Having a few hours a day when my back hurts is a vivid symbol for the physical challenges that seem to go with getting older -- to all of us, eventually, but for some of us faster than others.
A I have written here before, I come from a family of scholars. I doubt that too many of them ran a lot, unless a bear was chasing them.
That being said, for a non athlete, I like being active -- and not being able to run and hike the way I am used to has been very trying -- inducing a sense of anxiety that perhaps I won't be able to again...ever.
Sometimes I wonder if I'm not part of the "epidemic" of psychosomatic disorders that Dr. Sarno wrote about in the 1990s. Have you ever wondered why we Americans have so much acid reflux? Why do we spend millions of lost hours on our backs (and no, not THOSE hours, those hours aren't lost)? What of fibromyalgia?
These appear to be the stress related problems of our age.
I give myself the Sarno lecture. Then I try to get on the used treadmill we got for a present each day -- just to see if I can get my feet off the ground. Actually, I've started jogging again.
My physical therapist is much less categorical -- part of the problem is in my mind, but some of it is in my back. He thinks I'll have good times and not so great ones. Lots of people have even worse backs, he says with typical Matt commonsense.
And, after an epidural injection, I am doing better than I was a month ago. When I want to see the doctor on Monday, he told me he also had a bad back. Asked what he does for it, he suggested I buy one of those huge inflatable balls to strengthen my core.

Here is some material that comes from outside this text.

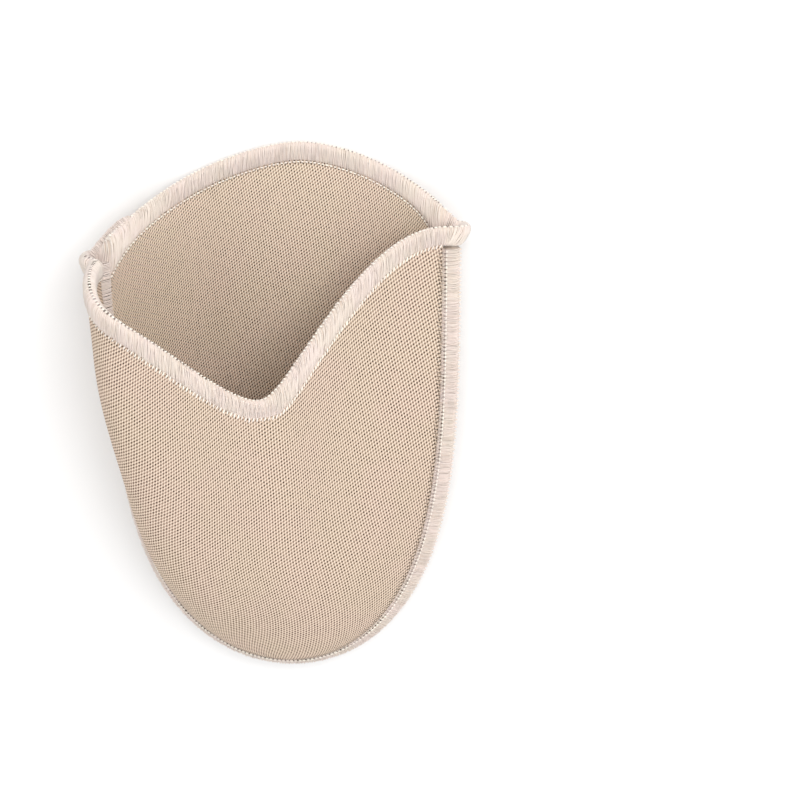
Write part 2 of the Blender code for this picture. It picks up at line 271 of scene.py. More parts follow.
def panel_edge(station, side, leave, above):
    """Where a panel starts at the seam: clear of the flange and of the other panel.

    leave is the angle at which the panel leaves the level, and above is 1 for the
    vamp and -1 for the sole.
    """
    point, inward, flange_inward, flange_up = seam_frame(station, side)
    side_name = "left" if side < 0 else "right"
    drop = np.radians(section(side_name + "_drop", station))
    opening = leave - above * drop
    back = CLOTH / 2 * np.sin(opening) + GAP
    lift = CLOTH / 2 * np.cos(opening) + GAP / 2
    opened = (BAND_THICKNESS + GAP) / 2
    lift = lift + (opened - lift) * smooth_step(EAR_OPENING_START, 1.0, station)
    edge = point + flange_inward * back[..., None] + above * flange_up * lift[..., None]
    return edge, inward


def arch_row(u, station):
    """The vamp's cross row at a station, u running from 0 at its left edge to 1 at its right."""
    ends = []
    for side, name, arch_reach in ((-1, "left", LEFT_ARCH_REACH), (1, "right", RIGHT_ARCH_REACH)):
        leave = np.radians(section(name + "_turn", station))
        edge, inward = panel_edge(station, side, leave, 1)
        width_share = half_width(station) / STITCH_HALF_WIDTH
        reach = (arch_reach * section(name + "_reach", station) * width_share)[..., None]
        level = inward * np.cos(leave)[..., None]
        ends.append((edge, edge + (level + UP * np.sin(leave)[..., None]) * reach))
    (start, start_handle), (end, end_handle) = ends
    u = u[..., None]
    return ((1 - u) ** 3 * start + 3 * u * (1 - u) ** 2 * start_handle
            + 3 * u * u * (1 - u) * end_handle + u**3 * end)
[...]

A little skeptical, I asked him: do you use yours? No, he said. But he feels I've got a good personality for someone with back problems in that I'm tenacious and don't feel self-pity.
Fury? Yes. Pity, no.
But he does take 800 milligrams of Motrin if he is going to do something challenging for his back.
Sounds like a plan.
So are there ways in which you aren't aging gracefully? Things you have lost that you would want to have back? What have you learned?
No fear, the next post will examine the benefits of age -- so you all better come up with a few!
3 commentaires:
Many of the so-called psychosomatic disorders that were dismissed (by men, with women patients) in the 90s have now been shown to be very real, and related to other very real medical conditions. Fibro is just one of several.
The blind and dismissive prejudice towards these (typically female-exhibited) disorders caused many of us to go without treatment for years. And worse - made to feel as though we were a little "off."
Thankfully, since the 90s, additional awareness has lessened the stigma of some of these syndromes, while working to uncover causes, dependencies, and ways to treat symptoms.
Aging sucks. But what sucks worse is being dismissed by a profession that ought to know better. And increasingly, if slowly, does.
Don't buy in to the psycho-babble around psychosomatic.
Have you trid Yoga, stationary cycling, swimming or Callinetics? I have had problems with my knee for many years and finally had it replaced last year. I can walk around the block again now - yay! But I know there is always some alternative form of exercise for those of us who are challenged by physical infirmities. Gentle Yoga could be a good thing for your back.... Worth checking out!
:)
Patty, that's a great notion. I have done yoga in the past, and I will return to it. I admire you for approaching these disabilities in such a positive way. I'm not giving up on the cardio activities, but making so adjustments and adding stretching, and probably yoga, to my routine. Classic baby boomer!